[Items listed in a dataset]
....................

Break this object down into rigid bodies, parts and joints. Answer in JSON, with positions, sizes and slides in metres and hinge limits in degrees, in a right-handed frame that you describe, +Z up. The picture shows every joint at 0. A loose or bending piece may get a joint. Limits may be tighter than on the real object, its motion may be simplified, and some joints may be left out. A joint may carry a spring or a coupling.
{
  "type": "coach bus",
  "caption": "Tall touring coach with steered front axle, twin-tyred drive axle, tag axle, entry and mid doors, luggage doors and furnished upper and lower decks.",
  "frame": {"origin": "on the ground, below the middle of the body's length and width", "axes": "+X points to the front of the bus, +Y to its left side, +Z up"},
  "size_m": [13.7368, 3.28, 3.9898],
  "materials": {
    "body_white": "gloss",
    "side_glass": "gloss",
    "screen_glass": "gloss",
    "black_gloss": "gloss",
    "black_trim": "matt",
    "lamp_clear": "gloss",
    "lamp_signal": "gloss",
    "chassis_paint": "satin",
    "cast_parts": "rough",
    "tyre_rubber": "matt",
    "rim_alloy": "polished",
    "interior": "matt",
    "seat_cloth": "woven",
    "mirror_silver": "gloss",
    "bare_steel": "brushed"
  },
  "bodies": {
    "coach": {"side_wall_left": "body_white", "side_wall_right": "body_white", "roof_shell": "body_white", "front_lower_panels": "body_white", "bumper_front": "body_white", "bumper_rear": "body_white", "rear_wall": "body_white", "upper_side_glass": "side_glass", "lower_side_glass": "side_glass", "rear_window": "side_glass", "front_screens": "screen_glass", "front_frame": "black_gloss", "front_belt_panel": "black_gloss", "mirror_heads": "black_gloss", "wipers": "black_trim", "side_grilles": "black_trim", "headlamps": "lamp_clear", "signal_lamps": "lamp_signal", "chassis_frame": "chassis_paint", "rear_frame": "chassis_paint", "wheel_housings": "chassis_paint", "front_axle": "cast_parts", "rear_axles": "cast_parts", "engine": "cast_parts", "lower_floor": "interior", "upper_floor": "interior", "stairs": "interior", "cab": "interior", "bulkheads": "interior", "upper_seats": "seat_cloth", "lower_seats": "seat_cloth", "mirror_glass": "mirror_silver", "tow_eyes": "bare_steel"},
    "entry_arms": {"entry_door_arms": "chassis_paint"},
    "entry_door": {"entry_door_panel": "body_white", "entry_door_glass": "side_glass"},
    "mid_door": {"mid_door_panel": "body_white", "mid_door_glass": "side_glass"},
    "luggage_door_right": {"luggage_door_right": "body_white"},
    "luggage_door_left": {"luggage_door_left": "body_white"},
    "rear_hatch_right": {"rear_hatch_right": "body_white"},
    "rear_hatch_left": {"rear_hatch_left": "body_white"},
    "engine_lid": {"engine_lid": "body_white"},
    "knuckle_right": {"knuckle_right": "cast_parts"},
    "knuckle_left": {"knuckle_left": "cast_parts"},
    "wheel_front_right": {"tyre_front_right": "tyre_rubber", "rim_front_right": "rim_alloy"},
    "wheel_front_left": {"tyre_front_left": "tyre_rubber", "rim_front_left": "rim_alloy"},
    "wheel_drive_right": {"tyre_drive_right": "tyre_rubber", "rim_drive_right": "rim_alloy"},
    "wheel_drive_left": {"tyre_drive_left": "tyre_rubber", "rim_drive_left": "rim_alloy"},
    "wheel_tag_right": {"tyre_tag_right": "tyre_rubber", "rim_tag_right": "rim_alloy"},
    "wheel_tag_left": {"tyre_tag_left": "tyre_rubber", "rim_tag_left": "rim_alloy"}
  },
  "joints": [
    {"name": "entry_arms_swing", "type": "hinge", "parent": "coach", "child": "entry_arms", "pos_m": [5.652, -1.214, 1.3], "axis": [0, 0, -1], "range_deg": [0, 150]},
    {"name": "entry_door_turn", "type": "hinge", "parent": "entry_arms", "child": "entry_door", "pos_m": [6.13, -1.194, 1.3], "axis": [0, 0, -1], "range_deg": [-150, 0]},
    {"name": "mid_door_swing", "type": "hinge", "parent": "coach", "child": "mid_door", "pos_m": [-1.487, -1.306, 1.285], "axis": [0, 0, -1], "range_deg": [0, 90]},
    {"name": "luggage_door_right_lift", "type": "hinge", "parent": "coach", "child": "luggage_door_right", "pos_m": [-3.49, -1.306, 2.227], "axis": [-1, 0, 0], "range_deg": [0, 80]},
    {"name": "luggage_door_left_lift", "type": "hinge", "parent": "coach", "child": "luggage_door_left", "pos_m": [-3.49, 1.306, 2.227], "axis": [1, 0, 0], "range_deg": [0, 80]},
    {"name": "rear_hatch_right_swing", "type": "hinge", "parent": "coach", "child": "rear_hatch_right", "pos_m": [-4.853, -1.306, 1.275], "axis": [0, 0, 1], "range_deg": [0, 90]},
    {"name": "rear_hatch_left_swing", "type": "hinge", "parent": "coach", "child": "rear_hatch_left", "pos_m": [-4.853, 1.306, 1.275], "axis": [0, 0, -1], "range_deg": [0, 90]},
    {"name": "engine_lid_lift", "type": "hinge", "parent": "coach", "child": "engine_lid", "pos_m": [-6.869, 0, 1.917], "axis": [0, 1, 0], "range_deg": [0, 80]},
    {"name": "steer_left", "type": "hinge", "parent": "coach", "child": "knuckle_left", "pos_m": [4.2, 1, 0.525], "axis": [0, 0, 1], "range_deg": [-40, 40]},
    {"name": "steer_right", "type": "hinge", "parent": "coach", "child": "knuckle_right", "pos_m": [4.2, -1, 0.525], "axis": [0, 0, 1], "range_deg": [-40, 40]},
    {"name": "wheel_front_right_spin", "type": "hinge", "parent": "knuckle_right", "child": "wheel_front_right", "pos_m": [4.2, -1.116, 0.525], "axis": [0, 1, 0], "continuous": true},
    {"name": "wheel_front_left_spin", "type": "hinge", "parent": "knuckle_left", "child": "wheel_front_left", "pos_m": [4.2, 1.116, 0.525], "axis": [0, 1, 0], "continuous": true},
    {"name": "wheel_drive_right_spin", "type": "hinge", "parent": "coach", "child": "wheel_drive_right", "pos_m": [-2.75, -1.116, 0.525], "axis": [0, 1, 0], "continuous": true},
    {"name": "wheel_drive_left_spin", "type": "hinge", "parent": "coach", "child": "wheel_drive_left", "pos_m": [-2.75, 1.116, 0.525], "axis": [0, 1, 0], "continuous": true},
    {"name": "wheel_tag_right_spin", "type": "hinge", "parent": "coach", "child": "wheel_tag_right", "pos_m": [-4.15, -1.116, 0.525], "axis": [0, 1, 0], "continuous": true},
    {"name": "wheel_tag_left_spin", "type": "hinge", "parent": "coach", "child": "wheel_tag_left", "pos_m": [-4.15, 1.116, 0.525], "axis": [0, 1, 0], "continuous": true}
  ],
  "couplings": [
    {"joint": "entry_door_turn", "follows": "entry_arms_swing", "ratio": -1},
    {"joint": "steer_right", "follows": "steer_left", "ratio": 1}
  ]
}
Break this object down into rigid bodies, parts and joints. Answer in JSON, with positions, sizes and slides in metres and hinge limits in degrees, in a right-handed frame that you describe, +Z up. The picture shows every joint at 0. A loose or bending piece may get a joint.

....................

▶ Directions:
Each entry above is to be printed again exactly.

▶ Written answer:
Break this object down into rigid bodies, parts and joints. Answer in JSON, with positions, sizes and slides in metres and hinge limits in degrees, in a right-handed frame that you describe, +Z up. The picture shows every joint at 0. A loose or bending piece may get a joint. Limits may be tighter than on the real object, its motion may be simplified, and some joints may be left out. A joint may carry a spring or a coupling.
{
  "type": "coach bus",
  "caption": "Tall touring coach with steered front axle, twin-tyred drive axle, tag axle, entry and mid doors, luggage doors and furnished upper and lower decks.",
  "frame": {"origin": "on the ground, below the middle of the body's length and width", "axes": "+X points to the front of the bus, +Y to its left side, +Z up"},
  "size_m": [13.7368, 3.28, 3.9898],
  "materials": {
    "body_white": "gloss",
    "side_glass": "gloss",
    "screen_glass": "gloss",
    "black_gloss": "gloss",
    "black_trim": "matt",
    "lamp_clear": "gloss",
    "lamp_signal": "gloss",
    "chassis_paint": "satin",
    "cast_parts": "rough",
    "tyre_rubber": "matt",
    "rim_alloy": "polished",
    "interior": "matt",
    "seat_cloth": "woven",
    "mirror_silver": "gloss",
    "bare_steel": "brushed"
  },
  "bodies": {
    "coach": {"side_wall_left": "body_white", "side_wall_right": "body_white", "roof_shell": "body_white", "front_lower_panels": "body_white", "bumper_front": "body_white", "bumper_rear": "body_white", "rear_wall": "body_white", "upper_side_glass": "side_glass", "lower_side_glass": "side_glass", "rear_window": "side_glass", "front_screens": "screen_glass", "front_frame": "black_gloss", "front_belt_panel": "black_gloss", "mirror_heads": "black_gloss", "wipers": "black_trim", "side_grilles": "black_trim", "headlamps": "lamp_clear", "signal_lamps": "lamp_signal", "chassis_frame": "chassis_paint", "rear_frame": "chassis_paint", "wheel_housings": "chassis_paint", "front_axle": "cast_parts", "rear_axles": "cast_parts", "engine": "cast_parts", "lower_floor": "interior", "upper_floor": "interior", "stairs": "interior", "cab": "interior", "bulkheads": "interior", "upper_seats": "seat_cloth", "lower_seats": "seat_cloth", "mirror_glass": "mirror_silver", "tow_eyes": "bare_steel"},
    "entry_arms": {"entry_door_arms": "chassis_paint"},
    "entry_door": {"entry_door_panel": "body_white", "entry_door_glass": "side_glass"},
    "mid_door": {"mid_door_panel": "body_white", "mid_door_glass": "side_glass"},
    "luggage_door_right": {"luggage_door_right": "body_white"},
    "luggage_door_left": {"luggage_door_left": "body_white"},
    "rear_hatch_right": {"rear_hatch_right": "body_white"},
    "rear_hatch_left": {"rear_hatch_left": "body_white"},
    "engine_lid": {"engine_lid": "body_white"},
    "knuckle_right": {"knuckle_right": "cast_parts"},
    "knuckle_left": {"knuckle_left": "cast_parts"},
    "wheel_front_right": {"tyre_front_right": "tyre_rubber", "rim_front_right": "rim_alloy"},
    "wheel_front_left": {"tyre_front_left": "tyre_rubber", "rim_front_left": "rim_alloy"},
    "wheel_drive_right": {"tyre_drive_right": "tyre_rubber", "rim_drive_right": "rim_alloy"},
    "wheel_drive_left": {"tyre_drive_left": "tyre_rubber", "rim_drive_left": "rim_alloy"},
    "wheel_tag_right": {"tyre_tag_right": "tyre_rubber", "rim_tag_right": "rim_alloy"},
    "wheel_tag_left": {"tyre_tag_left": "tyre_rubber", "rim_tag_left": "rim_alloy"}
  },
  "joints": [
    {"name": "entry_arms_swing", "type": "hinge", "parent": "coach", "child": "entry_arms", "pos_m": [5.652, -1.214, 1.3], "axis": [0, 0, -1], "range_deg": [0, 150]},
    {"name": "entry_door_turn", "type": "hinge", "parent": "entry_arms", "child": "entry_door", "pos_m": [6.13, -1.194, 1.3], "axis": [0, 0, -1], "range_deg": [-150, 0]},
    {"name": "mid_door_swing", "type": "hinge", "parent": "coach", "child": "mid_door", "pos_m": [-1.487, -1.306, 1.285], "axis": [0, 0, -1], "range_deg": [0, 90]},
    {"name": "luggage_door_right_lift", "type": "hinge", "parent": "coach", "child": "luggage_door_right", "pos_m": [-3.49, -1.306, 2.227], "axis": [-1, 0, 0], "range_deg": [0, 80]},
    {"name": "luggage_door_left_lift", "type": "hinge", "parent": "coach", "child": "luggage_door_left", "pos_m": [-3.49, 1.306, 2.227], "axis": [1, 0, 0], "range_deg": [0, 80]},
    {"name": "rear_hatch_right_swing", "type": "hinge", "parent": "coach", "child": "rear_hatch_right", "pos_m": [-4.853, -1.306, 1.275], "axis": [0, 0, 1], "range_deg": [0, 90]},
    {"name": "rear_hatch_left_swing", "type": "hinge", "parent": "coach", "child": "rear_hatch_left", "pos_m": [-4.853, 1.306, 1.275], "axis": [0, 0, -1], "range_deg": [0, 90]},
    {"name": "engine_lid_lift", "type": "hinge", "parent": "coach", "child": "engine_lid", "pos_m": [-6.869, 0, 1.917], "axis": [0, 1, 0], "range_deg": [0, 80]},
    {"name": "steer_left", "type": "hinge", "parent": "coach", "child": "knuckle_left", "pos_m": [4.2, 1, 0.525], "axis": [0, 0, 1], "range_deg": [-40, 40]},
    {"name": "steer_right", "type": "hinge", "parent": "coach", "child": "knuckle_right", "pos_m": [4.2, -1, 0.525], "axis": [0, 0, 1], "range_deg": [-40, 40]},
    {"name": "wheel_front_right_spin", "type": "hinge", "parent": "knuckle_right", "child": "wheel_front_right", "pos_m": [4.2, -1.116, 0.525], "axis": [0, 1, 0], "continuous": true},
    {"name": "wheel_front_left_spin", "type": "hinge", "parent": "knuckle_left", "child": "wheel_front_left", "pos_m": [4.2, 1.116, 0.525], "axis": [0, 1, 0], "continuous": true},
    {"name": "wheel_drive_right_spin", "type": "hinge", "parent": "coach", "child": "wheel_drive_right", "pos_m": [-2.75, -1.116, 0.525], "axis": [0, 1, 0], "continuous": true},
    {"name": "wheel_drive_left_spin", "type": "hinge", "parent": "coach", "child": "wheel_drive_left", "pos_m": [-2.75, 1.116, 0.525], "axis": [0, 1, 0], "continuous": true},
    {"name": "wheel_tag_right_spin", "type": "hinge", "parent": "coach", "child": "wheel_tag_right", "pos_m": [-4.15, -1.116, 0.525], "axis": [0, 1, 0], "continuous": true},
    {"name": "wheel_tag_left_spin", "type": "hinge", "parent": "coach", "child": "wheel_tag_left", "pos_m": [-4.15, 1.116, 0.525], "axis": [0, 1, 0], "continuous": true}
  ],
  "couplings": [
    {"joint": "entry_door_turn", "follows": "entry_arms_swing", "ratio": -1},
    {"joint": "steer_right", "follows": "steer_left", "ratio": 1}
  ]
}
Break this object down into rigid bodies, parts and joints. Answer in JSON, with positions, sizes and slides in metres and hinge limits in degrees, in a right-handed frame that you describe, +Z up. The picture shows every joint at 0. A loose or bending piece may get a joint.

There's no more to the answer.